* [WHAT NEEDS TO BE DONE]: Look through the data below and extract, unchanged, the lines from the one that contains "motor_housing();" to the one that contains "obj.data.transform(world)", both included.

——————————

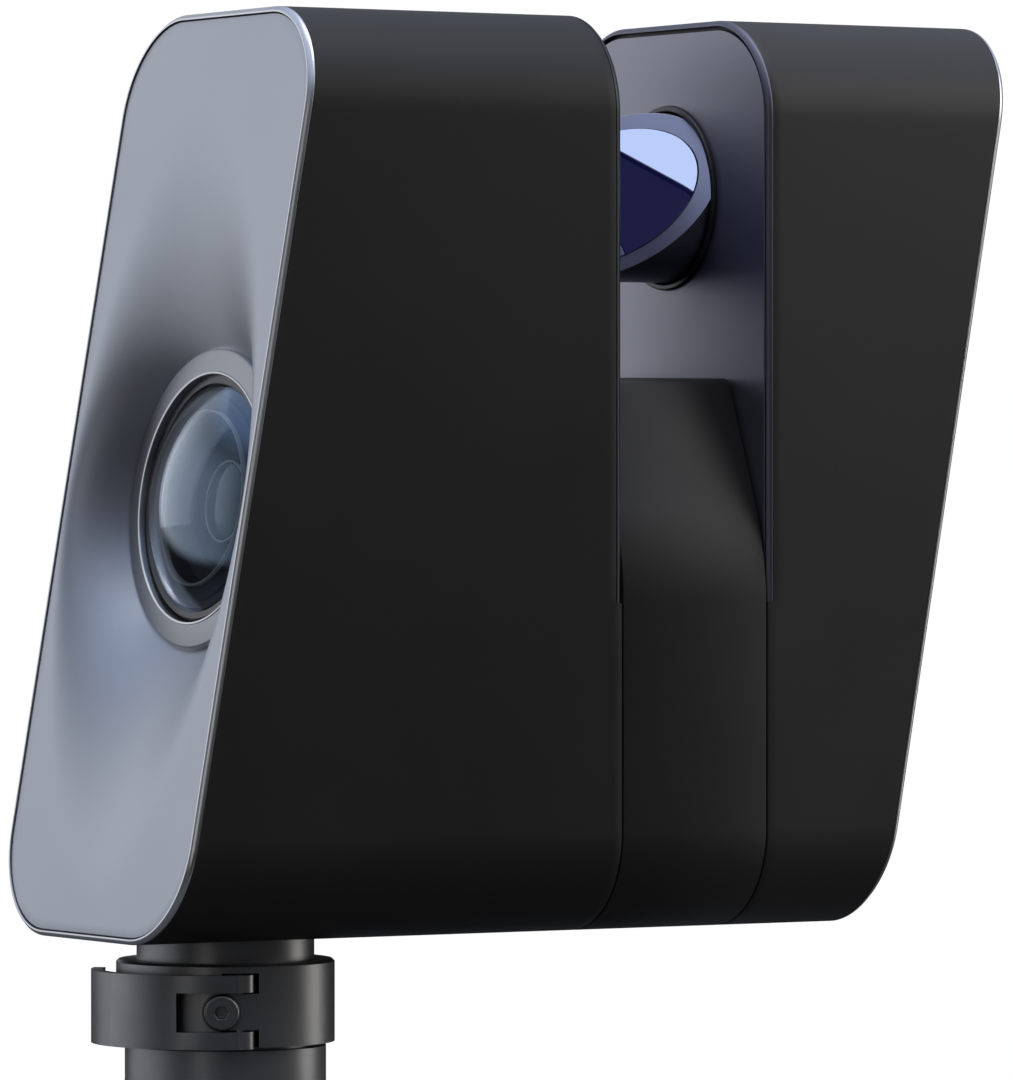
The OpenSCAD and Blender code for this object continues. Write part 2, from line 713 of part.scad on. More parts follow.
module power_button() color("#26262a") on_back(button_z) union() {
    translate([0, 0, -3]) cylinder(r = button_r, h = 3.4);
    translate([0, 0, -3.3]) cylinder(r = button_r + button_flange, h = 0.9);
}

module battery_latch() color("#3a3a3e") on_back(latch_z) union() {
    translate([0, -1, -plate_sink + 0.1]) linear_extrude(1.6) rounded(18, 7, 2);
    translate([-3, -1.2, -5.8]) cube([6, 2.4, 6.3]);
    translate([-4, -1.2, -5.8]) cube([8, 10.5, 2]);
}

tripod_adapter();
thread_insert();
locking_collar();
lever_pin();
swivel_neck();
inner_race();
bearing_balls();
fixed_gear();
gear_nut();
locking_lever();
plunger_screw();
pan_pinion();
front_housing();
front_plate();
end_trims();
gap_trims();
front_gap_plate();
laser_window();
bridge_housing();
rear_housing();
rear_gap_plate();
back_panel();
lens_bezel();
lens_barrel();
front_lens();
spacer_ring();
inner_lenses();
image_sensor();
camera_board();
lens_bracket();
outer_race();
base_plate();
chassis_frame();
bridge_beams();
motor_bracket();
pan_motor();
rangefinder();
rangefinder_lens();
mirror_collar();
motor_housing();
motor_stator();
mirror_bearings();
encoder_board();
battery_bay();
battery_contacts();
display_window();
rear_board();
charging_socket();
main_board();
housing_screws();
mirror_drum();
scan_mirror();
mirror_spindle();
rotor_magnet();
encoder_disc();
power_button();
battery_pack();
battery_cap();
battery_latch();
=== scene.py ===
"""Terrestrial laser scanner on its tripod adapter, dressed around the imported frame."""
import json
import math

import bmesh
import bpy
from mathutils import Matrix, Vector

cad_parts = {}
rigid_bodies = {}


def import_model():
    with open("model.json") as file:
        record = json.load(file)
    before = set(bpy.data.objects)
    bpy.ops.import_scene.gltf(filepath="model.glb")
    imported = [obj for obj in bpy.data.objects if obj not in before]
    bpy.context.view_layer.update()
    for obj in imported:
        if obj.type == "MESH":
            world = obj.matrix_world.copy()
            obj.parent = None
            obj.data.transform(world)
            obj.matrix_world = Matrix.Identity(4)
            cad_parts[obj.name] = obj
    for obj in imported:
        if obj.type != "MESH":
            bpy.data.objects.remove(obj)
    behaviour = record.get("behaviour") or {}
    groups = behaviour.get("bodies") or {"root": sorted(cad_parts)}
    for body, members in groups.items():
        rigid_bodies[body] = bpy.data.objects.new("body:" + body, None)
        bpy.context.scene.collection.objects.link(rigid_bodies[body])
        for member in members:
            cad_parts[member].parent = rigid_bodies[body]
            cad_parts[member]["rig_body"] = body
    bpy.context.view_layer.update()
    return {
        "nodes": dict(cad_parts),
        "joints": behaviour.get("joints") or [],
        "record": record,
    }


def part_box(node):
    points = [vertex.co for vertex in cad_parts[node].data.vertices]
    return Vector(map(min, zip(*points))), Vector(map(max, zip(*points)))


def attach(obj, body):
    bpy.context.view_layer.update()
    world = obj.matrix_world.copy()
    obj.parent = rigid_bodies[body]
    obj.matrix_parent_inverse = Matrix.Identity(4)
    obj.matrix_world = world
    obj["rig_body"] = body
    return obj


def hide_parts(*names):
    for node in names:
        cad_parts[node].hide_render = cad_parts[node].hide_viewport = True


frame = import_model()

MM = 0.001
nodes = frame["nodes"]
joints = {j["name"]: j for j in frame["joints"]}

# ---- positions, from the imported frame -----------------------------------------
RIM_D = 1.2 * MM                     # depth of the bright rims
CORNER = 20 * MM                     # corner radius of the body's outline
LEAN = math.tan(math.radians(10))    # both end faces lean back by 10 degrees
LENS_TILT = math.radians(7)
LENS_DROP = 0.5 * MM                 # the visual lens sits this much below the CAD lens
SCREW_SIDE = 2.75 * MM               # a screw's axis from the outer edge of its head
SCREW_BORE = 2.95                    # radii of the holes in the underside, in mm
NECK_BORE = 17.7
BORE_DEPTH = 20 * MM                 # length of the cutter, half of it below the underside
ROUND_STEPS = 160                    # points round each turned part of the lens

rim_lo, rim_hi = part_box("end_trims")
gap_lo, gap_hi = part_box("gap_trims")
bridge_lo, bridge_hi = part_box("bridge_housing")
HALF_W = rim_hi.x
Z0, Z1 = rim_lo.z, rim_hi.z
FRONT_Y = rim_lo.y                              # front edge of the underside
BACK_Y = rim_hi.y - (Z1 - Z0) * LEAN            # back edge of the underside
GAP_Y0, GAP_Y1 = gap_lo.y + RIM_D, gap_hi.y - RIM_D
FLUSH_Z = gap_lo.z
MIRROR = Vector(joints["mirror_spin"]["pos_m"])

bezel_lo, bezel_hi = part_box("lens_bezel")
LENS_N = Vector((0, -math.cos(LENS_TILT), math.sin(LENS_TILT)))
LENS_UP = Vector((0, math.sin(LENS_TILT), math.cos(LENS_TILT)))
LENS = (bezel_lo + bezel_hi) / 2 + LENS_N * 0.25 * MM - Vector((0, 0, LENS_DROP))
LENS_FRAME = Matrix.Translation(LENS) @ Matrix((
    (1, 0, 0, 0), (0, LENS_UP.y, LENS_N.y, 0), (0, LENS_UP.z, LENS_N.z, 0), (0, 0, 0, 1)))


def front_y(z, depth=0.0):
    return FRONT_Y + (z - Z0) * LEAN + depth


def back_y(z, depth=0.0):
    return BACK_Y + (z - Z0) * LEAN - depth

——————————

* [TASK RESPONSE]:
motor_housing();
motor_stator();
mirror_bearings();
encoder_board();
battery_bay();
battery_contacts();
display_window();
rear_board();
charging_socket();
main_board();
housing_screws();
mirror_drum();
scan_mirror();
mirror_spindle();
rotor_magnet();
encoder_disc();
power_button();
battery_pack();
battery_cap();
battery_latch();
=== scene.py ===
"""Terrestrial laser scanner on its tripod adapter, dressed around the imported frame."""
import json
import math

import bmesh
import bpy
from mathutils import Matrix, Vector

cad_parts = {}
rigid_bodies = {}


def import_model():
    with open("model.json") as file:
        record = json.load(file)
    before = set(bpy.data.objects)
    bpy.ops.import_scene.gltf(filepath="model.glb")
    imported = [obj for obj in bpy.data.objects if obj not in before]
    bpy.context.view_layer.update()
    for obj in imported:
        if obj.type == "MESH":
            world = obj.matrix_world.copy()
            obj.parent = None
            obj.data.transform(world)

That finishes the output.